Based on the team that they have been over the past couple of seasons, this Coventry team is certainly underperforming at the moment. There is plenty of time for that to change, though, and a new manager bounce could spark that.
The money the club has made from selling players like Gus Hamer and Viktor Gyokeres has allowed them to go out and splash the cash a bit too, with many millions going on their wage bill.
City are said to pay out £212,731 per week in wages. That figure - the amount paid to a whole squad - compared to the weekly wage of a good Premier League footballer, is not exactly towering, and it is nowhere near some of the higher bills in the Championship.

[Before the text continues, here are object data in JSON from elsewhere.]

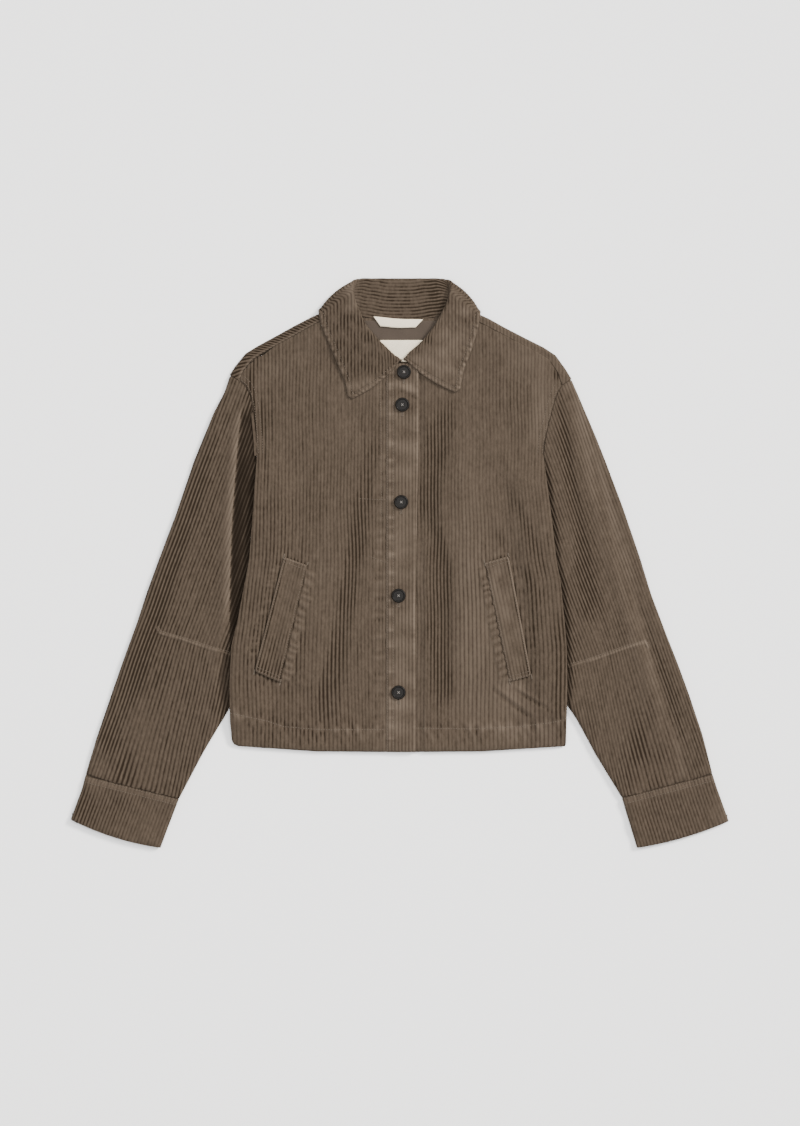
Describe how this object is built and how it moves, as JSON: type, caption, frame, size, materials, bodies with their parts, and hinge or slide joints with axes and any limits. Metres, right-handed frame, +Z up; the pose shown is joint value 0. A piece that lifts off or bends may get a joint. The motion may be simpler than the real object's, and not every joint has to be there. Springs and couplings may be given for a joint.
{
  "type": "overshirt",
  "caption": "Cropped wide-wale corduroy overshirt laid flat, front up: shirt collar, buttoned placket, slanted welt pockets, set-in sleeves with turned cuffs.",
  "frame": {"origin": "middle of the underside's outline, on the surface that the garment lies on", "axes": "+X towards the wearer's left sleeve, +Y from hem to collar, +Z up from the surface"},
  "size_m": [0.8764, 0.7588, 0.0152],
  "materials": {
    "corduroy": "napped wide-wale pile, matt with a soft sheen on the ridges",
    "facing": "smooth plain weave",
    "tape": "plain woven tape and label",
    "horn": "dark horn-like button, softly polished"
  },
  "bodies": {
    "root": {"back": "corduroy", "front_right": "corduroy", "front_left": "corduroy", "placket": "corduroy", "sleeve_right": "corduroy", "sleeve_left": "corduroy", "cuff_right": "corduroy", "cuff_left": "corduroy", "collar": "corduroy", "neck_facing": "facing", "hanger_loop": "tape", "label": "tape", "welt_right": "corduroy", "welt_left": "corduroy", "button_1": "horn", "button_2": "horn", "button_3": "horn", "button_4": "horn", "button_5": "horn"}
  },
  "joints": []
}
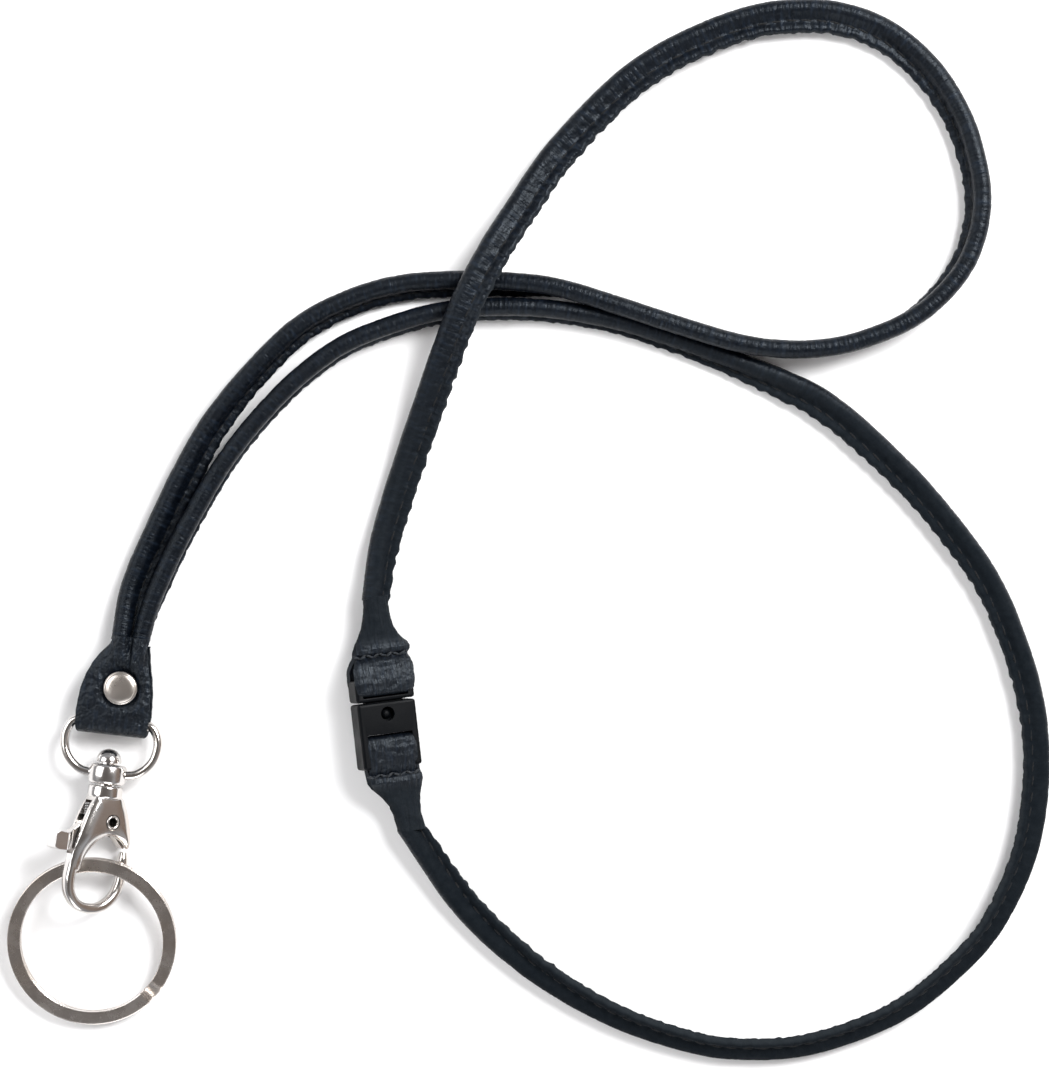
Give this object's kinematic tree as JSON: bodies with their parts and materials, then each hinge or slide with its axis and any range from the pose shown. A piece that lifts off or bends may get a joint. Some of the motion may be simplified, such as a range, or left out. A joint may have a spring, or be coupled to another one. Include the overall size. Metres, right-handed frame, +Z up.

Capology states that Coventry have the fifth-lowest weekly wage bill in the English second tier. The only clubs that are behind the Sky Blues in this regard are two newly promoted sides (Oxford United and Portsmouth), plus Plymouth and Queens Park Rangers.
At the top end of the league for money paid to players every seven days is Leeds United, unsurprisingly, who are estimated to hebdomadally pay their playing staff a collective wage of £708,000 - a 333% increase on what Doug King sends out.
If you expand the weekly wages of Coventry over a year-long period, the number that pops out, representing how much they pay their players per year, is £11.062 million, as per Capology. This is, again, dwarfed by those at the top end of the league, who endow their players with collective wages of £30 million+, in the cases of Leeds and Burnley.
The reported top earner at the CBS Arena is Luis Binks. The former Bologna defender, who joined Coventry permanently in the summer, is said to be on £30,000 per week, and he barely cracks into the Championship's top 50 earners.
The two highest earners in the division - Mason Holgate and Patrick Bamford - are supposedly on more than double what Binks earns, at £70,000 per week.
Next after the Dutchman is the now injured Haji Wright. The American pockets £5000 less than Binks every seven days, as per Capology, as does Ellis Simms.